Accanto al concetto problematico di “pericolo imminente”, la legge di polizia della Nordreno-Vestfalia introduce un’intera serie di misure restrittive di polizia quali l’uso di taser come armi di servizio, sistemi di controllo capillare come fermo e perquisizione, maggiore sorveglianza video degli spazi pubblici, hacking telefonico e raccolta digitale di dati, ingiunzioni temporanee che limitano il diritto dell’individuo alla libertà di riunione e libertà di associazione, la marcatura elettronica e la custodia preventiva fino a un mese per sospetto terrorismo o sette giorni ai fini dell’identificazione.
Cittadini liberi
Christian Mertens è un avvocato di Colonia i cui clienti includono attivisti ambientali impegnati in una continua lotta per proteggere quel che resta della foresta di Hambach, un’area di antichi boschi catturati nel gigantesco complesso minerario a cielo aperto di proprietà della compagnia elettrica RWE. “È chiaro“, afferma, “che c’è stata una decisione politica consapevole nell’estendere questa legislazione regione per regione“.
Mertens ritiene che gli attivisti ambientali siano specificamente presi di mira dalla nuova legge, sostenendo che la misura di custodia preventiva di sette giorni ai fini dell’identificazione è una risposta diretta alle tattiche impiegate durante le recenti azioni contro il carbone: “non si tratta di accertarne l’identità: sanno chi sono queste persone! Lo fanno come forma di punizione o come un modo per educarli. È come un calcio nel sedere per mostrare loro che si stanno comportando nel modo sbagliato, e il novantanove per cento delle volte è diretto contro attivisti per l’ambiente.” Sarà, ipotizza Mertens, probabilmente non “per caso” che le forze di polizia di Kerpen, incaricate di sorvegliare le azioni di protesta all’interno e intorno alla foresta di Hambach, saranno tra le prime a partecipare a una sperimentazione dei taser.

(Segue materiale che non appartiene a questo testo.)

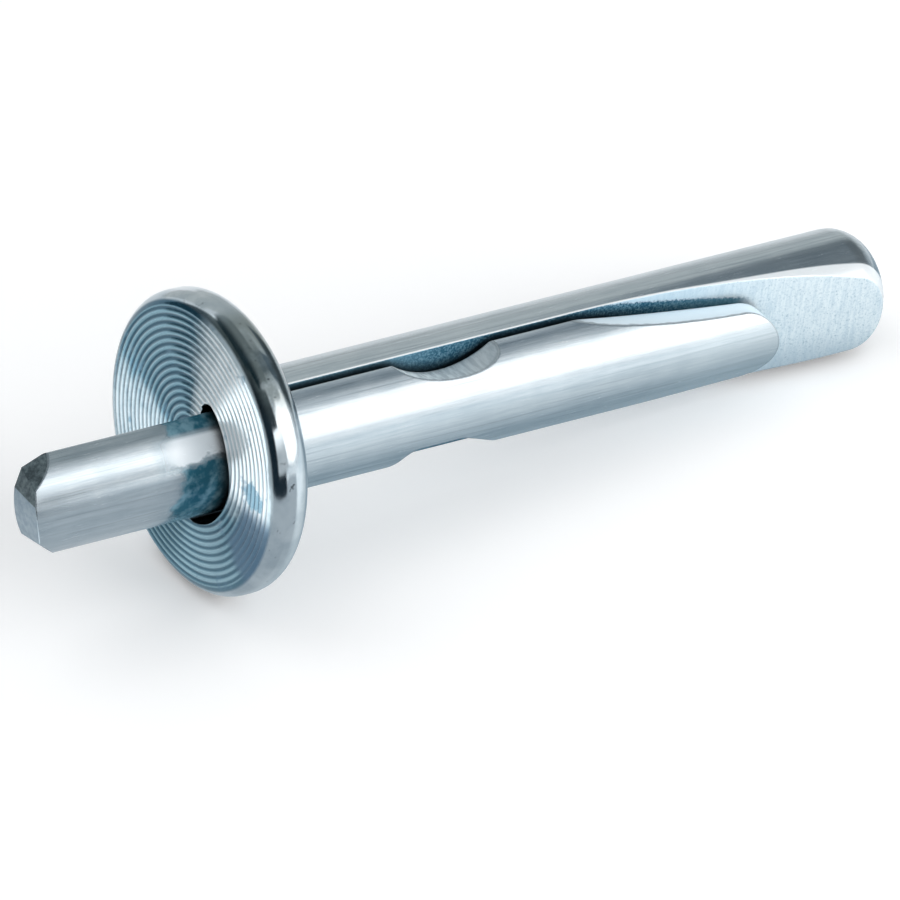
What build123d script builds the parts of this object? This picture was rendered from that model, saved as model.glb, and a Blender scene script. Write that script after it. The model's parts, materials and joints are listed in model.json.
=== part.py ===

Le preoccupazioni di Mertens sono di ordine costituzionale oltre che pratiche. La Costituzione tedesca fu firmata nel 1949, un documento destinato a stabilire i valori e i meccanismi di una Germania in cui gli orrori dell’era nazista non avrebbero mai dovuto essere ripetuti. Uno dei valori o “diritti fondamentali” è la riservatezza della corrispondenza e delle telecomunicazioni: un fatto che probabilmente si dimostrerà fondamentale se la legge dovesse essere portata davanti alla Corte costituzionale federale.
Uno dei meccanismi è il cosiddetto “Trennungsgebot” o “ordine di separazione” che stabilisce una chiara divisione tra i poteri esecutivi della polizia e i poteri di sorveglianza dell’agenzia di intelligence federale. Lo svuotamento di questa barriera costituzionale rappresenta un indebolimento della struttura legale nata direttamente dall’esperienza tedesca del fascismo di Stato. “Il cittadino libero“, afferma Mertens, “dovrebbe essere autorizzato a fare qualsiasi cosa, finché non sia esplicitamente proibita. La polizia dovrebbe essere autorizzata a non fare nulla, finché non sia esplicitamente autorizzata.”
Incarcerare gli innocenti
Il ministro degli Interni della Nordreno-Vestfalia, il falco Herbert Reul, vede le cose in modo diverso: “dove c’è un imminente pericolo di terrorismo, è costituzionalmente possibile assegnare alla polizia un campo di azione più ampio“, ha detto al Rheinische Post, “stiamo dicendo: anche con altri reati, dobbiamo essere in grado di agire prima che possano aver luogo“. È un’affermazione che ha ripetuto alla telecamera, affermando che è “meglio bloccare una persona innocente, piuttosto che rischiare la vita di molti altri“.
L’avvocato Christian Mertens si oppone a questo argomento: “nella professione legale abbiamo il detto: ‘meglio lasciar andare cento persone, piuttosto che imprigionare un solo innocente’“. Verena Schäffer, portavoce della fazione regionale dei Verdi, la pone ancora più chiaramente: “Il ministro dell’Interno Reul è egli stesso un rischio per la libertà e per i nostri diritti costituzionalmente riconosciuti“.
La Nordreno-Vestfalia, tuttavia, non è la Baviera. Il ministro dell’Interno Reul non gode del sostegno di una maggioranza del partito nel Parlamento regionale. Invece, la CDU fa parte di una coalizione a maggioranza ristretta con la (economicamente) liberale FDP che, sotto la crescente ondata di pressione dell’opinione pubblica, ha già espresso preoccupazioni abbastanza significative da far sì che la CDU abbia abbandonato i piani per spingere per approvare la legge prima della pausa estiva.
In altre parole, è ancora tutto in gioco e le conseguenze della riuscita dimostrazione di sabato a Düsseldorf andranno ben oltre la Nordreno-Vestfalia. “La resistenza“, afferma Nils Jansen della No Police Law Alliance,”non si ferma qui – è solo all’inizio“.